* Exercise details: Copy all lines that contain the word "scene".
* * *
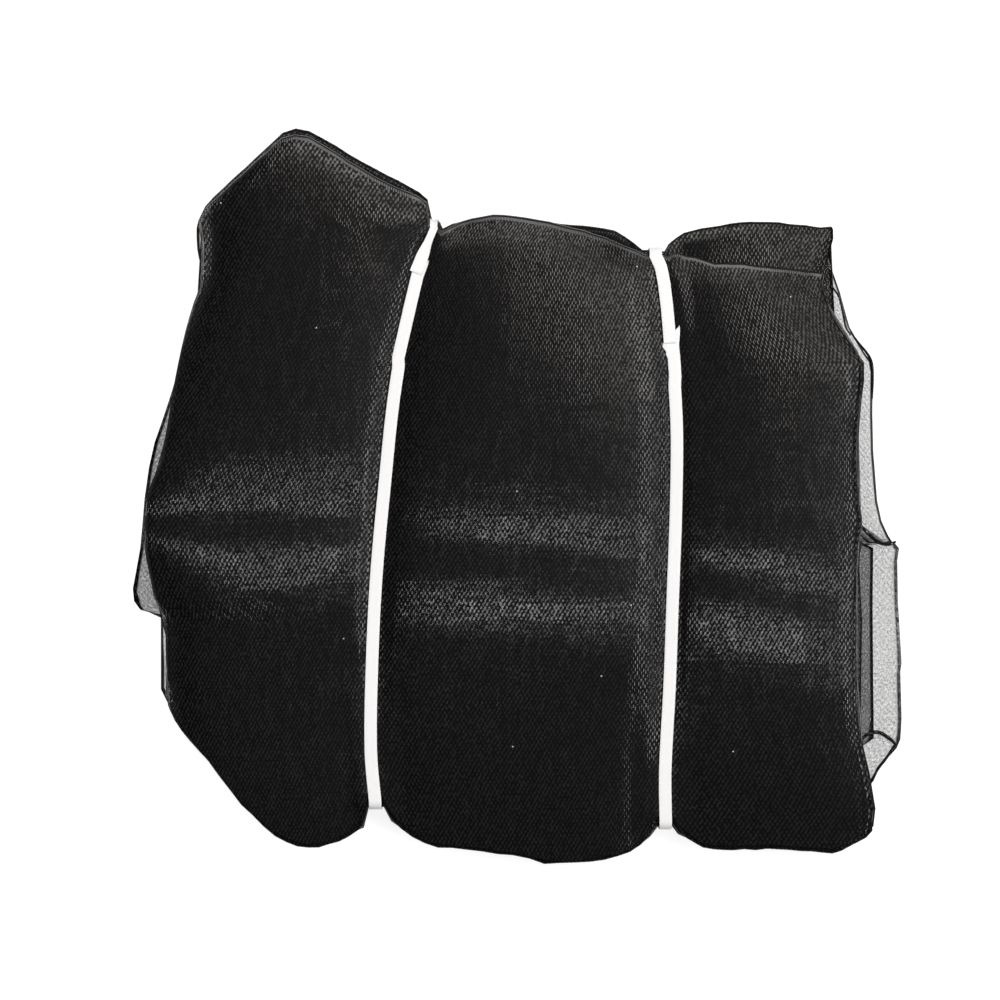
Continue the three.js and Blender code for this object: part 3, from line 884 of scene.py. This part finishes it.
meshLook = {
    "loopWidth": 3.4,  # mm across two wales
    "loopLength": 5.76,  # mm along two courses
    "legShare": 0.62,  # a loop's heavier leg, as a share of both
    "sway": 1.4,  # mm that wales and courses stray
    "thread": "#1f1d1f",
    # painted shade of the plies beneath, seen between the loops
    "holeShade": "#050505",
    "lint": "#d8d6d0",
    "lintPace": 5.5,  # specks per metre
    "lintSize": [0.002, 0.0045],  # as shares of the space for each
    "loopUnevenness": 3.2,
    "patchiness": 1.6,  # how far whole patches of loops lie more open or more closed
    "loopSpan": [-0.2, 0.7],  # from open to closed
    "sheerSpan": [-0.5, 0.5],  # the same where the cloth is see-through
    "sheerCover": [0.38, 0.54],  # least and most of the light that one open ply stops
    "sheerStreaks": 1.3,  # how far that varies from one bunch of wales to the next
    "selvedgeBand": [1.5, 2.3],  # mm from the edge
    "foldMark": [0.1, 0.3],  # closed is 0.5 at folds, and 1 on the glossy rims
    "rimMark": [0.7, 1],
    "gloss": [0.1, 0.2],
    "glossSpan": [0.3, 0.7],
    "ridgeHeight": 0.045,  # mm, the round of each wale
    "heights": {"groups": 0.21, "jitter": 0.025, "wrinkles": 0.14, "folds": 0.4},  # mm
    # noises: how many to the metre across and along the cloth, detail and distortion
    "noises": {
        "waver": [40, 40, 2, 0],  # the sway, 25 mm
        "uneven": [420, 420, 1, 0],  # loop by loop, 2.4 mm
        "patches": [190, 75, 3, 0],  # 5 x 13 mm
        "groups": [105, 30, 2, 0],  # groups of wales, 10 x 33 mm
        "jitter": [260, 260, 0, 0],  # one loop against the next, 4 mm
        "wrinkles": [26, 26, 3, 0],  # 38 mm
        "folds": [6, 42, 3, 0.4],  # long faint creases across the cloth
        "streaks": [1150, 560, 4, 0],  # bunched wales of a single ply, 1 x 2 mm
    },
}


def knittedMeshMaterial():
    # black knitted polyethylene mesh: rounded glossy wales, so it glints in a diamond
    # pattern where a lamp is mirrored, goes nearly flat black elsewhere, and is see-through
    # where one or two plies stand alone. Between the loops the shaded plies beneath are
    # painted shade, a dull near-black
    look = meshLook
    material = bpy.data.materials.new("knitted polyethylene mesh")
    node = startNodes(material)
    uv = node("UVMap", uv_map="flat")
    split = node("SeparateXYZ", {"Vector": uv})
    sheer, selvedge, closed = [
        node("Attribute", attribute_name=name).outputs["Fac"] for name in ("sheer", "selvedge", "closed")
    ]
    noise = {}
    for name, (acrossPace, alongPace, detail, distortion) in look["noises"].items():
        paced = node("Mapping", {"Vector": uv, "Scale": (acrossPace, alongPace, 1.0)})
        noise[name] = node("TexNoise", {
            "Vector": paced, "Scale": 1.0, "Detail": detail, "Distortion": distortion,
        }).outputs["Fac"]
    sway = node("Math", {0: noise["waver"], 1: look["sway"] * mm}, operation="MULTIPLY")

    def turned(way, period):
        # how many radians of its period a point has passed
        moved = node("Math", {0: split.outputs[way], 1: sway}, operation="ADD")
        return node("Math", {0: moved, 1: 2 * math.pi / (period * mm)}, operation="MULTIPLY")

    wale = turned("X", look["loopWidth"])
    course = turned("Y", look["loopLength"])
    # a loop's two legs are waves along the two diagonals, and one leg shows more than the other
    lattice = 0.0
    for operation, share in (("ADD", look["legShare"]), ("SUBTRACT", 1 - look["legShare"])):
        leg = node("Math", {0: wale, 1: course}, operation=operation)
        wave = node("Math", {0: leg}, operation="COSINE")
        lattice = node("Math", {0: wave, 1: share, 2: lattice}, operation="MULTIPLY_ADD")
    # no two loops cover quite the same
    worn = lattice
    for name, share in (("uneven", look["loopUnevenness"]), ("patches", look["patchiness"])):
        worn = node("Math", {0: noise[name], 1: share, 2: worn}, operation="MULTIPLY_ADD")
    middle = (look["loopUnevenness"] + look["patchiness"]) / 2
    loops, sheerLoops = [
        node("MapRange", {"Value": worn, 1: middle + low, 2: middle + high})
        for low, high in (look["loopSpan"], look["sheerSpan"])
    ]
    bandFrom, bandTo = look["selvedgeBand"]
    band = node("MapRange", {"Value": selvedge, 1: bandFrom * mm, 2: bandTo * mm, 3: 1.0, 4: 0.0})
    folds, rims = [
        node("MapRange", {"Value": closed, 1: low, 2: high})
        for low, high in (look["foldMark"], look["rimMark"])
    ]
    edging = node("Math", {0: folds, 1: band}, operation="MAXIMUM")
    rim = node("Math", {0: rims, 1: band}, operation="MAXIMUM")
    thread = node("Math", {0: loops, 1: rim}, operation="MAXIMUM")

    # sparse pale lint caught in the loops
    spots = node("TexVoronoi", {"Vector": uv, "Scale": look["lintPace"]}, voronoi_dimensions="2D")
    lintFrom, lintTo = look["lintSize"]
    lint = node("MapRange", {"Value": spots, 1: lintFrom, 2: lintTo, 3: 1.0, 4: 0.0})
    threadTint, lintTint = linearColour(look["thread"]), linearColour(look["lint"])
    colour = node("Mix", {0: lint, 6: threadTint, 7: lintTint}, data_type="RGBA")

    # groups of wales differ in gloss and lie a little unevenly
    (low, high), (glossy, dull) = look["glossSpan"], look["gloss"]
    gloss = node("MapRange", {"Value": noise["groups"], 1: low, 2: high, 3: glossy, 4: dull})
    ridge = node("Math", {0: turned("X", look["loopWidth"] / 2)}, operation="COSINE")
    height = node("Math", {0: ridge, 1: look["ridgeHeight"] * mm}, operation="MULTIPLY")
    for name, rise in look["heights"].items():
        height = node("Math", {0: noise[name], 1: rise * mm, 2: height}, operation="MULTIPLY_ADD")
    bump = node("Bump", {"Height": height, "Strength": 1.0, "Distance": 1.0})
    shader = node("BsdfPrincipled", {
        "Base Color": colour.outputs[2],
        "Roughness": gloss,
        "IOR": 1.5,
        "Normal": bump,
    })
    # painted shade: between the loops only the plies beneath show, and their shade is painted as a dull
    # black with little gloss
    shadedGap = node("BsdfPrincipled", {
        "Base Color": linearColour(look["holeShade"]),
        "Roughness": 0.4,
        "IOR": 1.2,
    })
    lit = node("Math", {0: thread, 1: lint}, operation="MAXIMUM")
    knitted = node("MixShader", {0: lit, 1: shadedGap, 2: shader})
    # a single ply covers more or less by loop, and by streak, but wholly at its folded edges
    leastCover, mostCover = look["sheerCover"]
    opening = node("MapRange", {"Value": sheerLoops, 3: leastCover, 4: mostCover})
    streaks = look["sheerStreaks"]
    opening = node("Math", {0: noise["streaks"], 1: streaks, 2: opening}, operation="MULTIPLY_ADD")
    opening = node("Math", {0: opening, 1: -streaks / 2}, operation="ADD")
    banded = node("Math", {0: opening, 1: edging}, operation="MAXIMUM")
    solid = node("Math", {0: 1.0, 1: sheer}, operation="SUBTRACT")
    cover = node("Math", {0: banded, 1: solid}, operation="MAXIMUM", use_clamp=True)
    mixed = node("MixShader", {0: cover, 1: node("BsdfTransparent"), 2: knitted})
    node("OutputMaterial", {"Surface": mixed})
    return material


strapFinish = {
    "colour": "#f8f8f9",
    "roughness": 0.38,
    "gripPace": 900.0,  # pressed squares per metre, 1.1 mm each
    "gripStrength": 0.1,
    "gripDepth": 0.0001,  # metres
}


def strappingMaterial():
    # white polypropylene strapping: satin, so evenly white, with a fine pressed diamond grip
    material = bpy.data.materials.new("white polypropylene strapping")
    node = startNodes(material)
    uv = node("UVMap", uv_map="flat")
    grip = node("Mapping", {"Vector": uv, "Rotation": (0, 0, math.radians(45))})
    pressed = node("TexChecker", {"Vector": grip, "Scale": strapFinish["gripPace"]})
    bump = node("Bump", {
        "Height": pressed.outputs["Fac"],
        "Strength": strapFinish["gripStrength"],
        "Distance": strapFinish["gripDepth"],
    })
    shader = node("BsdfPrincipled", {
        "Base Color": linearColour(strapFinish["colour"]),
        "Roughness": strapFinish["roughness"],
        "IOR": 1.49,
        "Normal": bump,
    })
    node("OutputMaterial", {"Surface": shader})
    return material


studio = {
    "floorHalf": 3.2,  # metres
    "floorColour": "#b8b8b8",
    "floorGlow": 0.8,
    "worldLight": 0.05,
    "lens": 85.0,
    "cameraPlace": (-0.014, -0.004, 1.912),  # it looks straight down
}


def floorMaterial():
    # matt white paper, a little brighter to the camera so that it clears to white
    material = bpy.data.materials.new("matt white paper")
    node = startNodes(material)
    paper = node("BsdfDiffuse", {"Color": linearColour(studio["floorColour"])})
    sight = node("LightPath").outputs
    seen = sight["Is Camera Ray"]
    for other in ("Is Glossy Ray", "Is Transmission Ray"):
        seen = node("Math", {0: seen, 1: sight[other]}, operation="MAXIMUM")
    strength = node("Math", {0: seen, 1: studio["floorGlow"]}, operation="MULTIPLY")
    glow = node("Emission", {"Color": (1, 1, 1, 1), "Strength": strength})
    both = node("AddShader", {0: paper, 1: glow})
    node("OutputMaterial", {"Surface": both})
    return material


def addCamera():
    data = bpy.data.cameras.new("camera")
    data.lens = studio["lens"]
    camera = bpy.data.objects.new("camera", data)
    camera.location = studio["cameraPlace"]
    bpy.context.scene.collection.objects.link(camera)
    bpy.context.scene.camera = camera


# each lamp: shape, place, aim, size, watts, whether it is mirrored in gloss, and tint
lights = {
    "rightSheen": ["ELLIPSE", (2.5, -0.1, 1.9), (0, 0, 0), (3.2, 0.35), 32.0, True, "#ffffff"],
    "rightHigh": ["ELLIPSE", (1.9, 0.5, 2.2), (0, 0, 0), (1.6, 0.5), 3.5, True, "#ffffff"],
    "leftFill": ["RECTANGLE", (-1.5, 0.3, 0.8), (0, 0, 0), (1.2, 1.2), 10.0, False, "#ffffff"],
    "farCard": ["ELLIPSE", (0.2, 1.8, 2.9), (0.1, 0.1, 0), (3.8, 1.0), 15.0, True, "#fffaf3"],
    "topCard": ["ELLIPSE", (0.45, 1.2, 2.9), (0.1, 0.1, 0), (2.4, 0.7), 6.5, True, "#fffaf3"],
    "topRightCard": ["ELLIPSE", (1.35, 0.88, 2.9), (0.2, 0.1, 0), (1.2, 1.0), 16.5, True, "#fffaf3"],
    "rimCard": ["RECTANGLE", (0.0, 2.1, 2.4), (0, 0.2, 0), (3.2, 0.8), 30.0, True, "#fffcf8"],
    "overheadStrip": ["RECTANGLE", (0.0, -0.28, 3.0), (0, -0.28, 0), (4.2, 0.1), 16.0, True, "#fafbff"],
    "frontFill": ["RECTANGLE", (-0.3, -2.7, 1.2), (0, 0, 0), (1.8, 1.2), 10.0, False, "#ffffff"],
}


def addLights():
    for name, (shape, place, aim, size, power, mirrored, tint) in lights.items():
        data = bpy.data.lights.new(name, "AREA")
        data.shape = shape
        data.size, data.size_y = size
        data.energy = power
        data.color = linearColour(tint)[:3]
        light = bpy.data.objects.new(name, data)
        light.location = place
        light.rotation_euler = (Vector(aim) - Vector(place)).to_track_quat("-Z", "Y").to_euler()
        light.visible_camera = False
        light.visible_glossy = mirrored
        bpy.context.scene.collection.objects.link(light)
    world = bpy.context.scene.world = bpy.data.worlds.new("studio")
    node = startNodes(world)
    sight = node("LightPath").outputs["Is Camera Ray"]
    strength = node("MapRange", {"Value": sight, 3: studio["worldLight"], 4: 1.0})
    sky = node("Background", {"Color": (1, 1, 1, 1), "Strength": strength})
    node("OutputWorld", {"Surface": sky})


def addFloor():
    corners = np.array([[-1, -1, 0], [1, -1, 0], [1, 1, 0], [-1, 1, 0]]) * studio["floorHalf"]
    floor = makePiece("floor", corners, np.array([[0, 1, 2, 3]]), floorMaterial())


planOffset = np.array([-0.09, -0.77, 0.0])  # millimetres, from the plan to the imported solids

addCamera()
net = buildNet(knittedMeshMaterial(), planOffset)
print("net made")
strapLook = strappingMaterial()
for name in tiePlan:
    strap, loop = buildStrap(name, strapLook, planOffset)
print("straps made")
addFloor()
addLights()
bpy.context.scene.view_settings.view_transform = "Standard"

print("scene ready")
* * *
* Response to the task:
Continue the three.js and Blender code for this object: part 3, from line 884 of scene.py. This part finishes it.
    bpy.context.scene.collection.objects.link(camera)
    bpy.context.scene.camera = camera
        bpy.context.scene.collection.objects.link(light)
    world = bpy.context.scene.world = bpy.data.worlds.new("studio")
bpy.context.scene.view_settings.view_transform = "Standard"
print("scene ready")